De mening heerst dat Jacob op Voorne de gelukkigste jaren van zijn leven doorbracht: Jacob beleefde zijn grootste productiviteit te Merlant, nou dan zal hij zich daar ook wel het meest op zijn gemak gevoeld hebben ...
     Inmiddels ben ik daaraan sterk gaan twijfelen. Uit de proloog spreekt duidelijk dat Jacob zwaar in zijn maag zat met de materie. Was hij bang dat hij van heterodoxie beschuldigd zou kunnen worden? Of wilde hij  clerc in de dop, maar ook in hart en nieren  het absoluut beter weten dan zijn beroemde Franse bron Robrecht van Barioen? Feit is dat Jacob diens roman in krap 1600 versregels nogal liefdeloos vertaalde en dan onpersoonlijk verder gaat met:
Hijr begint dat Boek van Merlijne,
Unde wo de duvele benyden
Dat God de helle to brack,
Unde syne vrent daer uet verlozede. 
Nu hoort gij heren al bij sonder
Van onsen Heren een groet wonder,
Want na ziner pine unde zine doet
Voer onse Here to der hellen oeck.
Hijr aff spreket dit boeck voert meer. (1608-1612)
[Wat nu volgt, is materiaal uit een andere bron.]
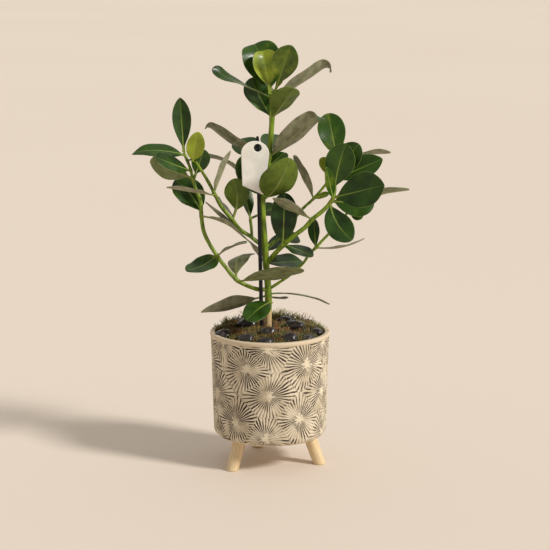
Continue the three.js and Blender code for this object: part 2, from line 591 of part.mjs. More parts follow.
function makeStake(extra) {
  const middle = STAKE_FOOT.clone().lerp(STAKE_TOP, 0.5);
  const radii = [STAKE_RADIUS, STAKE_RADIUS, STAKE_RADIUS * 0.75];
  return taperedTube([STAKE_FOOT, middle, STAKE_TOP], radii, 12, 2, extra);
}

const loopMiddle = STAKE_FOOT.clone().lerp(STAKE_TOP, LOOP_PLACE);
const tagPlane = loopMiddle.y - LOOP_RADIUS * 0.8;

function makeLoop() {
  const ring = new THREE.TorusGeometry(LOOP_RADIUS, LOOP_WIRE_RADIUS, 8, 20);
  ring.translate(loopMiddle.x, loopMiddle.y, loopMiddle.z);
  return solidOf(ring);
}

function makeTag() {
  const w = TAG_WIDTH / 2;
  const shoulder = TAG_HEIGHT * 0.24;
  const corner = 2;
  const foot = w * 0.8;
  const edge = [];
  for (let i = 0; i <= 12; i++) {
    const a = (Math.PI * i) / 12;
    edge.push(new THREE.Vector2(w * Math.cos(a), shoulder * (Math.sin(a) - 1)));
  }
  edge.push(new THREE.Vector2(-foot, corner - TAG_HEIGHT + TAG_SLANT));
  edge.push(new THREE.Vector2(corner - foot, -TAG_HEIGHT + TAG_SLANT));
  edge.push(new THREE.Vector2(foot - corner, -TAG_HEIGHT));
  edge.push(new THREE.Vector2(foot, corner - TAG_HEIGHT));
  const hole = [];
  for (let i = 0; i < 16; i++) {
    const a = (-2 * Math.PI * i) / 16;
    const x = TAG_HOLE_OFFSET + TAG_HOLE_RADIUS * Math.cos(a);
    hole.push(new THREE.Vector2(x, TAG_HOLE_RADIUS * Math.sin(a) - TAG_HOLE_RADIUS - 3));
  }
  const outline = new THREE.Shape(edge);
  outline.holes.push(new THREE.Path(hole));
  const card = new THREE.ExtrudeGeometry(outline, {
    depth: TAG_THICKNESS,
    bevelEnabled: false,
  });
  card.translate(-TAG_HOLE_OFFSET, TAG_HOLE_RADIUS + 3, -TAG_THICKNESS / 2);
  card.rotateX(Math.PI / 2);
  card.rotateY(THREE.MathUtils.degToRad(TAG_TILT));
  card.translate(loopMiddle.x, tagPlane, loopMiddle.z);
  return solidOf(card);
}

// ---------------------------------------------------------------- assembly
const FINISH = {
  clay: { color: 0xc9b794, roughness: 0.75 },
  wood: { color: 0xe0be8c, roughness: 0.55 },
  soil: { color: 0x3a2a1c, roughness: 0.95 },
  moss: { color: 0x6b6420, roughness: 0.95 },
  pebble: { color: 0x1e1a1c, roughness: 0.25 },
  stem: { color: 0x7d9a1e, roughness: 0.5 },
  leaf: { color: 0x2f5a12, roughness: 0.35 },
  plastic: { color: 0x14181c, roughness: 0.4 },
  card: { color: 0xf3eee0, roughness: 0.6 },
};

const part = new THREE.Group();
part.name = "potted_clusia";

function add(name, body, finish) {
  const material = new THREE.MeshStandardMaterial({ metalness: 0, ...FINISH[finish] });
  const mesh = new THREE.Mesh(geometryOf(body), material);
  mesh.name = name;
  part.add(mesh);
}

const stake = makeStake(0);
const stakeRoom = makeStake(GAP);
const stems = {};
const stemRoom = {};
for (const name of Object.keys(STEMS)) {
  const { parent, joined } = STEMS[name];
  const tube = stemTube(name, 0);
  stemRoom[name] = stemTube(name, GAP);
  if (joined) stems[parent] = stems[parent].add(tube);
  else stems[name] = parent ? biggest(tube.subtract(stemRoom[parent])) : tube;
}

const soilRoom = soilBlank.translate(0, 0, GAP);
add("pot", makePot(), "clay");
PEG_ANGLES.forEach((angle, i) => add(`peg_${i + 1}`, makePeg(angle), "wood"));
let moss = mossBlank.subtract(stemRoom.main_stem).subtract(stakeRoom);
for (const [name, middle, half, turn] of PEBBLES) {
  const rest = biggest(makePebble(middle, half, turn, 0).subtract(soilRoom));
  add(name, rest, "pebble");
  moss = moss.subtract(makePebble(middle, half, turn, GAP));
}
add("soil", soilBlank.subtract(stemRoom.main_stem).subtract(stakeRoom), "soil");
add("moss", biggest(moss), "moss");
add("stake", stake, "plastic");
add("tag_loop", makeLoop(), "plastic");
add("tag", makeTag(), "card");

for (const row of LEAVES) {
  const [name, stem, , , , , shape] = row;
  const blade = makeLeaf(row);
  const host = STEMS[stem].joined ? STEMS[stem].parent : stem;
  if (shape.joined) stems[host] = stems[host].add(blade);
  else add(name, biggest(blade.subtract(stemRoom[stem])), "leaf");
}
for (const name of Object.keys(stems)) add(name, stems[name], "stem");

export default part;
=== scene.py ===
"""A potted clusia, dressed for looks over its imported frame.

A shrub with thick waxy leaves in pairs, in a round carved clay pot on three wooden pegs, with
moss and polished pebbles over the soil, a plastic stake and a blank card tag on a loop.
Sizes are in millimetres up to the last step, which turns each mesh to metres.
"""
import json
import math

import bpy
import numpy as np
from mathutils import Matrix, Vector

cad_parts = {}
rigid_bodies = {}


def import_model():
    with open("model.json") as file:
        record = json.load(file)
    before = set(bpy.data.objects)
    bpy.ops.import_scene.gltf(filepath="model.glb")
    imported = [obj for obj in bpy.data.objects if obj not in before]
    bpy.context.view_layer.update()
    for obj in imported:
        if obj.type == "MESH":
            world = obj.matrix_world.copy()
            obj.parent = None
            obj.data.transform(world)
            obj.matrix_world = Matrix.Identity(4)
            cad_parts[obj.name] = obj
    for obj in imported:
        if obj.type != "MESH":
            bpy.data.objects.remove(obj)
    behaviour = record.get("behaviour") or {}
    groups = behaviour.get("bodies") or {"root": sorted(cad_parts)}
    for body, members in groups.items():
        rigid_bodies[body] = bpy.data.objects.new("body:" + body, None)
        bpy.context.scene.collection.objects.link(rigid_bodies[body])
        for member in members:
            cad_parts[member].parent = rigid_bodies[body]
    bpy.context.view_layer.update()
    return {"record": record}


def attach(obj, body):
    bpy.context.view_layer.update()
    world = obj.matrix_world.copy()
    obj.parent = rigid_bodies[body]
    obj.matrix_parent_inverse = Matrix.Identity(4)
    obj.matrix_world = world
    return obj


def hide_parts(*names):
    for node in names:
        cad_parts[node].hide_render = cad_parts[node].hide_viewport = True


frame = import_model()
slot_of = {s["node"]: s["material_slot"] for s in frame["record"]["subparts"]}

# ------------------------------------------------------------------ the pot's and plant's sizes, mm
RIM_HEIGHT = 152
POT_LIFT = 32
RIM_RADIUS = 67.5
BODY_TOP_RADIUS = RIM_RADIUS - 0.5
BODY_FOOT_RADIUS = BODY_TOP_RADIUS - 3
LIP_BAND = 4
POT_WALL = 5
POT_FLOOR = 6
BOTTOM_CORNER = 10
INNER_CORNER = 7
PEG_SPREAD = BODY_FOOT_RADIUS - 6
PEG_SPLAY = math.radians(20)
PEG_TOP_RADIUS = 7.5
PEG_FOOT_RADIUS = 6.8
PEG_ANGLES = [-14, 105, 223]
GAP = 0.3
SOIL_EDGE = RIM_HEIGHT - 10
SOIL_CROWN = 10
SOIL_BOTTOM = POT_LIFT + POT_FLOOR + GAP + 8
MOSS_DEPTH = 4.5
MOSS_BACK_RISE = 9
ROOT_DEPTH = 14
PLANT_BASE = SOIL_EDGE + SOIL_CROWN + MOSS_DEPTH + 1.5
BED_RADIUS = 61.5
SOIL_RADIUS = BED_RADIUS - 2.4
MAT_BOTTOM = SOIL_EDGE + 0.6
LEAF_THICKNESS = 1.2
PETIOLE_THICKNESS = 2.2
PETIOLE_WIDTH = 3
TIP_ROUNDNESS = 0.56
STAKE_RADIUS = 2.2
TAG_WIDTH = 31
TAG_HEIGHT = 59
TAG_THICKNESS = 0.9
TAG_HOLE_RADIUS = 4.4
TAG_HOLE_OFFSET = 2.5
TAG_HOLE_MARGIN = 3
TAG_SLANT = 8
TAG_TILT = math.radians(3)
LOOP_RADIUS = 4.3
LOOP_WIRE_RADIUS = 1
LOOP_PLACE = 0.945

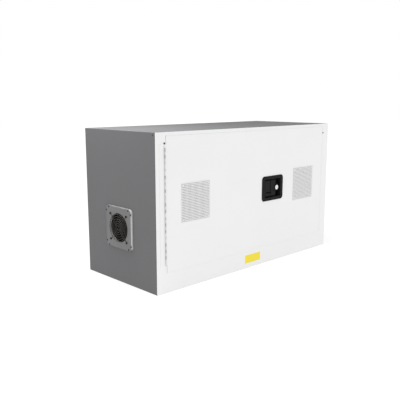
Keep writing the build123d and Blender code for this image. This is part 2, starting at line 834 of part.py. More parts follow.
for rod_name, side, end in (("top", -1, door_top), ("bottom", 1, sill)):
    rod_x = key_x + side * rod_offset
    up = -side  # the top rod runs up, the bottom one down
    with BuildPart() as lock_rod:
        with BuildSketch(Plane.XY.offset(door_z + up * rod_start)):
            with Locations((rod_x, rod_y)):
                Rectangle(rod_size, rod_size)
        extrude(amount=end - up * clearance - door_z - up * rod_start)
    save(lock_rod.part, f"lock_rod_{rod_name}")

with BuildPart() as rod_guides:
    for side, end in ((-1, door_top), (1, sill)):
        rod_x = key_x + side * rod_offset
        up = -side
        for guide_z in (door_z + up * guide_near, end - up * guide_end):
            with BuildSketch(Plane.XY.offset(guide_z - guide_long / 2)):
                with Locations((rod_x, (back_sheet + rod_y - rod_size / 2 - guide_wall) / 2)):
                    Rectangle(guide_width, back_sheet - rod_y + rod_size / 2 + guide_wall)
                with Locations((rod_x, rod_y)):
                    Rectangle(rod_size + clearance, rod_size + clearance, mode=Mode.SUBTRACT)
            extrude(amount=guide_long)
save(rod_guides.part, "rod_guides")
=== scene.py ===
import json
from math import pi, radians

import bmesh
import bpy
import numpy as np
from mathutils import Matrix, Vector


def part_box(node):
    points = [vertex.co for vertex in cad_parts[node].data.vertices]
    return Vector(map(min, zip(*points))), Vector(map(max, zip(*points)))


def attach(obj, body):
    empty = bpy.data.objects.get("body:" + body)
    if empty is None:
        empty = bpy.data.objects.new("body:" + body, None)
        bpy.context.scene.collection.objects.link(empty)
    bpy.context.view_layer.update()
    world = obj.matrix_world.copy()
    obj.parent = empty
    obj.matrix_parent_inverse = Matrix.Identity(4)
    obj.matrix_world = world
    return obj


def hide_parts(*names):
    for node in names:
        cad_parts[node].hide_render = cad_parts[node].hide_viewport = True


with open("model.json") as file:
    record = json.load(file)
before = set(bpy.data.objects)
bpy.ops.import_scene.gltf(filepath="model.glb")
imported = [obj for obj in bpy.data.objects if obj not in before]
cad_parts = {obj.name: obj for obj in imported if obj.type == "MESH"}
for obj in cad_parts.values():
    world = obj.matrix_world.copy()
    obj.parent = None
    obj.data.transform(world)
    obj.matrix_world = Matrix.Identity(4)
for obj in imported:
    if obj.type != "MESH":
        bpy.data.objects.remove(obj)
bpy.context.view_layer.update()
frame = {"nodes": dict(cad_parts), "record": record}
nodes = frame["nodes"]
mm = 0.001

print("stage: materials")


class Wire:
    # One socket of a material, so that shader sums read as Python sums
    def __init__(self, graph, socket):
        self.graph = graph
        self.socket = socket

    def math(self, operation, first, second):
        return self.graph.node("ShaderNodeMath", {"operation": operation}, {0: first, 1: second})

    def __add__(self, other):
        return self.math("ADD", self, other)

    __radd__ = __add__

    def __mul__(self, other):
        return self.math("MULTIPLY", self, other)

    __rmul__ = __mul__

    def __sub__(self, other):
        return self.math("SUBTRACT", self, other)

    def __rsub__(self, other):
        return self.math("SUBTRACT", other, self)

    def __abs__(self):
        return self.graph.node("ShaderNodeMath", {"operation": "ABSOLUTE"}, {0: self})

    def larger(self, other):
        return self.math("MAXIMUM", self, other)


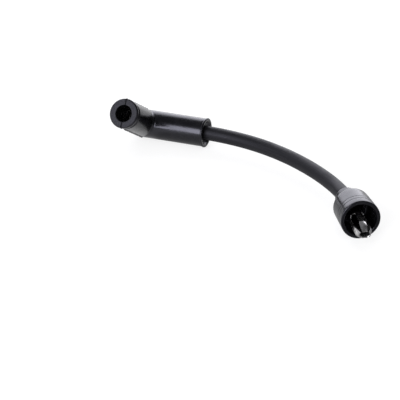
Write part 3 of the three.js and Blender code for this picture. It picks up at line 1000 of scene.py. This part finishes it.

Maar voordat Jacob verder gaat, last hij eerst het proces in dat Mascheroen, de procureur van de duivels, bij God de Vader aanspant tegen Gods Zoon wegens de zielenroof, een proces waarin het er net zo eerlijk aan toe gaat als tijdens het toekennen van de gouden appel door Paris aan de schoonste onder de Griekse godinnen. Maar omdat de uitslag voor ons mensen gunstig uitvalt, doen we er niet moeilijk over. Dan volgt hij weer zijn bron tot de kroning van koning Artur en eindigt zijn vertaling abrupt.

Heel veel jaren later, op Witte Donderdag van het jaar 1326, wordt het boek door Lodewijc van Velthem voltooid zonder dat de naam van de opdrachtgever genoemd wordt. Men vermoedt dat het Albrechts zoon Gheraert van Voorne was. Of die er echt blij mee was, vraag ik mij af. Ik ken geen eentoniger Middelnederlandse rijmtekst.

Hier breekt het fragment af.